Held: Assessee-company was engaged in different business activities such as Commercial or Industrial Construction and Erection, Commissioning and Installation in several States with their registered office at Hyderabad. It had obtained registration under the Finance Act, 1994 at Hyderabad and was paying service tax on such taxable services. It contended that it was paying service tax on all taxable services and filing periodical returns with the Department showing turnover of taxable services and exempted services, service tax payable and service tax paid etc; that it mainly executes works contracts relating to laying of electrical transmission lines and construction of canals for State Governments and also supplies materials needed for execution of these projects by the clients; that it had shown the turnovers of both taxable and ‘exempted’ services in its ST-3 returns; that there was no requirement of showing the trading turnover and ‘non-taxable’ services (for which service tax was not applicable) in the periodical ST-3 returns as the said return did not contain any column for the same; and hence the same were not reflected in the ST-3 returns.
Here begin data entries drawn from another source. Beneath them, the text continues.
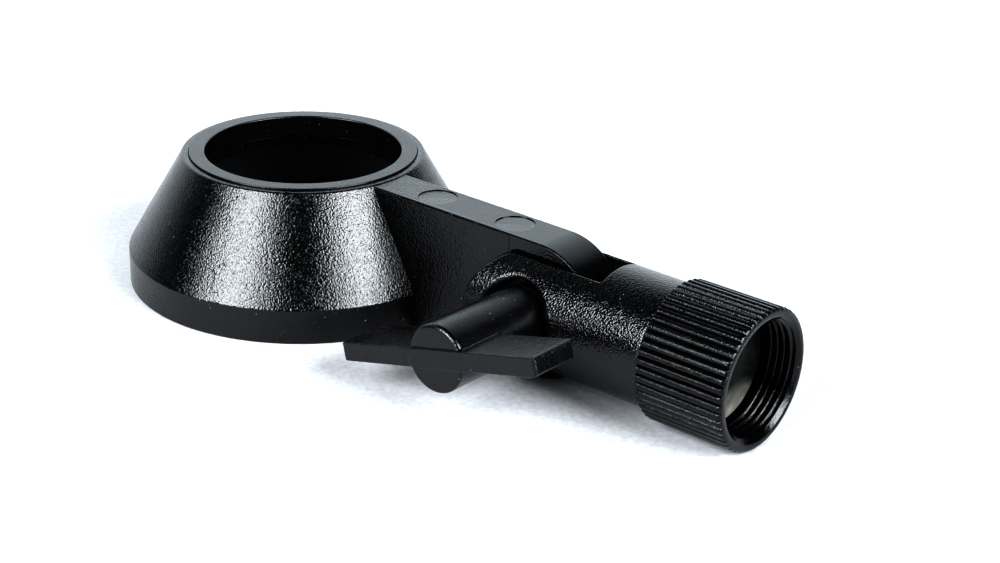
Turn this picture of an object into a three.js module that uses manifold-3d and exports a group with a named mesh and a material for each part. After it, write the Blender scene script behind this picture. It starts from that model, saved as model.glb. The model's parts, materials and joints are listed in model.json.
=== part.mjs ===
// Ring-cup swivel mount: a hollow cone cup on a flat arm, tilting in a forked stem that a
// T-handle screw clamps, with a ribbed threaded collar for a stand. Millimetres, +Z up.
// The origin is the centre of the footprint: the cup and the collar both rest on z = 0.
import * as THREE from 'three';
import { mergeVertices } from 'three/addons/utils/BufferGeometryUtils.js';
import Module from 'manifold-3d';

const wasm = await Module();
wasm.setup();

// Clearance between pieces that touch or run on each other.
const GAP = 0.3;
const ROUND_SEGMENTS = 96;
const SMALL_SEGMENTS = 48;

// How far a cutting body runs past the surface that it cuts.
const OVERCUT = 1;

// Cup: cone shell, open below, with a flange round the bore.
const CUP_BASE_RADIUS = 25;
const CUP_BAND_HEIGHT = 4.9;
const CUP_RIM_RADIUS = 17.1;
const CUP_RIM_HEIGHT = 18.7;
const CUP_WALL = 2.2;
const FLANGE_THICKNESS = 1.6;
const FLANGE_BORE_RADIUS = 14.3;

// Bore ring, pressed into the flange and standing slightly proud of the rim.
const RING_RADIUS = 15.9;
const RING_BORE_RADIUS = 13.9;
const RING_HEIGHT = 2.9;
const RING_PROUD = 0.25;

// Arm: an upright slab whose end is rounded about the pivot.
const PIVOT_HEIGHT = 9.28;
const ARM_LENGTH = 46;
const ARM_THICKNESS = 6.72;
const PIVOT_HOLE_RADIUS = 2.8;

// Yoke, measured from the pivot towards the collar.
const STEM_RADIUS = 8.35;
const CHEEK_END_RADIUS = 8.5;
const SLOT_WIDTH = 7.6;
const SLOT_END = 10.4;
const STEM_LENGTH = 19.8;
const SPIGOT_RADIUS = 5;
const SPIGOT_LENGTH = 5.4;
const WASHER_POCKET_RADIUS = 5.4;
const WASHER_POCKET_FLOOR = 5;
const NUT_POCKET_FLOOR = 5.2;
const NUT_ACROSS_FLATS = 8;
const NUT_HEIGHT = 2.7;
const NUT_CHAMFER = 0.4;

// T-handle and its M5 stud.
const HUB_RADIUS = 4.43;
const HANDLE_FRONT = 23;
const WING_LENGTH = 32.3;
const WING_THICKNESS = 2.5;
const WING_DEPTH = 7.4;
const WING_CORNER_RADIUS = 0.5;
const WING_ANGLE = THREE.MathUtils.degToRad(14.8);
const STUD_RADIUS = 2.4;
const STUD_FAR_END = 9;
const STUD_HEAD_COVER = 3.7;
const STUD_CHAMFER = 0.5;
const CLAMP_WASHER_RADIUS = 4.2;
const CLAMP_WASHER_THICKNESS = 0.6;

// Stand collar, for a 5/8"-27 stud. Its socket is plain, at the thread's mean radius.
const COLLAR_RADIUS = PIVOT_HEIGHT;
const COLLAR_LENGTH = 12.5;
const COLLAR_RIBS = 50;
const RIB_DEPTH = 0.42;
// One rib as [share of the pitch, share of the rib depth].
const RIB_PROFILE = [[-0.3, 1], [0, 1], [0.3, 1], [0.42, 0], [0.58, 0]];
const SOCKET_RADIUS = 7.6;
const MOUTH_RADIUS = 8.15;
const MOUTH_CHAMFER = 0.6;
const COLLAR_WASHER_RADIUS = 7;
const COLLAR_WASHER_THICKNESS = 2;

// Countersunk screw that holds the collar and its washer on the spigot.
const SCREW_SHANK_RADIUS = 1.4;
const SCREW_HEAD_RADIUS = 2.9;
const SCREW_RIM = 0.2;
const SCREW_TIP_LENGTH = 1.5;
const SCREW_REACH = 9;

// Places along the stem axis, from the pivot.
const COLLAR_START = STEM_LENGTH + GAP;
const COLLAR_END = COLLAR_START + COLLAR_LENGTH;
const SPIGOT_END = STEM_LENGTH + SPIGOT_LENGTH;
const COLLAR_WASHER_START = SPIGOT_END + GAP;
const SOCKET_FLOOR = COLLAR_WASHER_START + COLLAR_WASHER_THICKNESS;

// Places across the yoke, from the arm's centre plane, on the handle's side.
const CLAMP_WASHER_START = WASHER_POCKET_FLOOR + GAP;
const HUB_START = CLAMP_WASHER_START + CLAMP_WASHER_THICKNESS + GAP;
const NUT_START = NUT_POCKET_FLOOR + GAP;

// Places along the whole object.
const CUP_X = (CUP_BASE_RADIUS - ARM_LENGTH - COLLAR_END) / 2;
const PIVOT_X = CUP_X + ARM_LENGTH;

// ---------- geometry helpers ----------

function toManifold(geometry) {
  const bare = geometry.clone();
  bare.deleteAttribute('normal');
  bare.deleteAttribute('uv');
  const merged = mergeVertices(bare);
  const corners = merged.index.array;
  const triangles = [];
  for (let i = 0; i < corners.length; i += 3) {
    const [a, b, c] = corners.slice(i, i + 3);
    if (a !== b && b !== c && c !== a) triangles.push(a, b, c);
  }
  return new wasm.Manifold(new wasm.Mesh({
    numProp: 3,
    vertProperties: new Float32Array(merged.attributes.position.array),
    triVerts: new Uint32Array(triangles),
  }));
}

function toGeometry(manifold) {
  const mesh = manifold.getMesh();
  const geometry = new THREE.BufferGeometry();
  geometry.setAttribute('position', new THREE.BufferAttribute(mesh.vertProperties, 3));
  geometry.setIndex(new THREE.BufferAttribute(mesh.triVerts, 1));
  geometry.computeVertexNormals();
  return geometry;
}

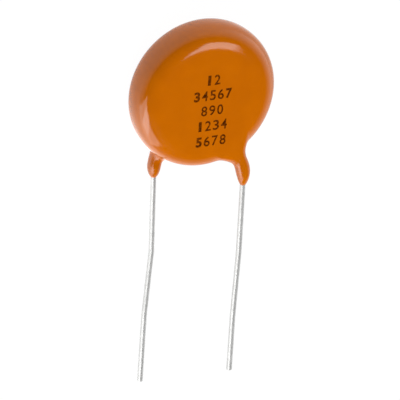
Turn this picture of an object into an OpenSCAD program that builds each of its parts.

However, Commissioner of Central Tax issued a show cause notice proposing to levy service tax, interest and penalty on assessee in relation to works contract service and legal consultancy service by placing reliance on audited statements of profit & Loss account of assessee along with notes for the period 2011-12 to 2014-15 and ST-3 returns filed by assessee. It was held that when there was no such column in ST-3 returns dealing with “non-taxable turnovers”, assessee could not be blamed by Department for not indicating the ‘non-taxable’ turnovers in the ST-3 return and it could not be penalized for the same ignoring all the other material evidence which had already been submitted by assessee to department on various occasions including the audit reports relating to the audit of their accounts, work sheets, etc. Where there was non-consideration of material evidence by a statutory authority, judicial review by the High Court in exercise of it’s power under Art.226 of the Constitution of India is permissible, and existence of alternative remedy is not a bar for exercise of such power. Therefore, the matter was remitted back for fresh consideration.

FULL TEXT OF THE JUDGMENT/ORDER OF TELANGANA HIGH COURT

In this Writ Petition, petitioner challenges Order in Original No.HYD-EXCUS-Audit-com24-18-19 dt.23.01.2019 passed by the Principal Commissioner of Central Tax, Service Tax Commissionerate, Hyderabad (4th respondent) confirming the service tax of Rs.37,16,16,555/- on exempted non-taxable services during the period 2011-12 to 2014-15.